Sekolah Bagus Cuma di Kota? Ketimpangan Pendidikan Kian Lebar!
Tanggal: 13 Mei 2025 22:10 wib.
Tampang.com | Di saat pemerintah terus membanggakan capaian angka partisipasi sekolah dan program digitalisasi pendidikan, fakta di lapangan menunjukkan jurang ketimpangan pendidikan yang kian lebar. Siswa di daerah tertinggal masih harus belajar dengan keterbatasan guru, buku, hingga fasilitas dasar seperti listrik dan internet.
Sekolah Favorit dan Kurikulum Mutakhir Hanya untuk Kota Besar
Sekolah unggulan, baik negeri maupun swasta, masih terkonsentrasi di kota-kota besar. Kurikulum baru seperti Kurikulum Merdeka atau platform digital pendidikan lebih mudah diterapkan di kota yang memiliki infrastruktur dan SDM memadai.
“Siswa di kota sudah belajar dengan tablet dan proyektor. Kami di sini masih pakai papan tulis rapuh dan buku lusuh,” ujar Laila, guru di sebuah SD pedalaman Kalimantan Barat.
Distribusi Guru Masih Tidak Merata
Data Kemendikbudristek menunjukkan banyak sekolah di wilayah 3T (tertinggal, terdepan, terluar) kekurangan guru, terutama untuk mata pelajaran eksakta. Sementara di kota besar, justru kelebihan guru dan staf pengajar.
Dana BOS Tak Cukup, Pemerintah Daerah Tak Selalu Prioritaskan Pendidikan
Meski ada Dana BOS dan program afirmatif, banyak kepala sekolah di daerah mengeluhkan besarnya kebutuhan dibanding minimnya anggaran. Belum lagi, rendahnya komitmen sejumlah pemda terhadap sektor pendidikan memperburuk kondisi sekolah-sekolah pelosok.
Solusi: Pemerataan Anggaran dan Reformasi Penempatan Guru
Pemerintah pusat perlu memperkuat afirmasi untuk sekolah pinggiran dengan alokasi anggaran lebih besar, serta memperbaiki sistem rekrutmen dan distribusi guru berbasis kebutuhan, bukan sekadar administratif.
“Selama pendidikan hanya maju di kota, maka Indonesia akan terus terbelah secara sosial dan ekonomi,” kata Ahmad Muttaqin, pengamat pendidikan dari UIN Sunan Kalijaga.
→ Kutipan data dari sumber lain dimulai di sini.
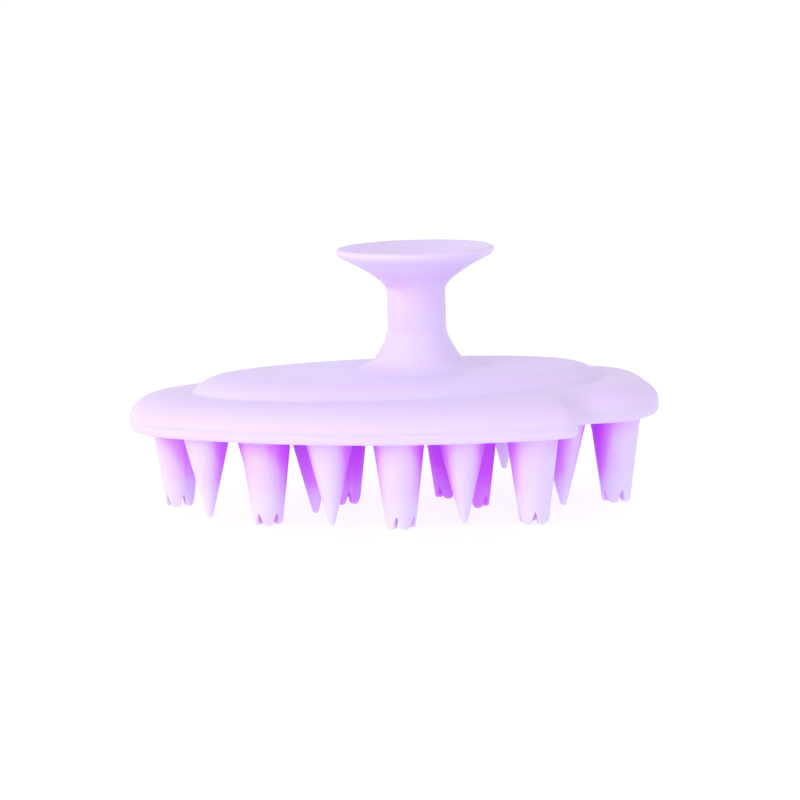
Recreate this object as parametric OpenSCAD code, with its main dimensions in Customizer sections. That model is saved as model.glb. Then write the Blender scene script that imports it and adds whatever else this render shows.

Pendidikan Bukan Sekadar Lulus Ujian, Tapi Soal Keadilan Akses dan Mutu
Kemajuan pendidikan tidak bisa hanya diukur dari angka statistik nasional. Selama anak-anak di pelosok belum merasakan kualitas pendidikan yang layak, maka janji mencerdaskan kehidupan bangsa belum benar-benar terwujud.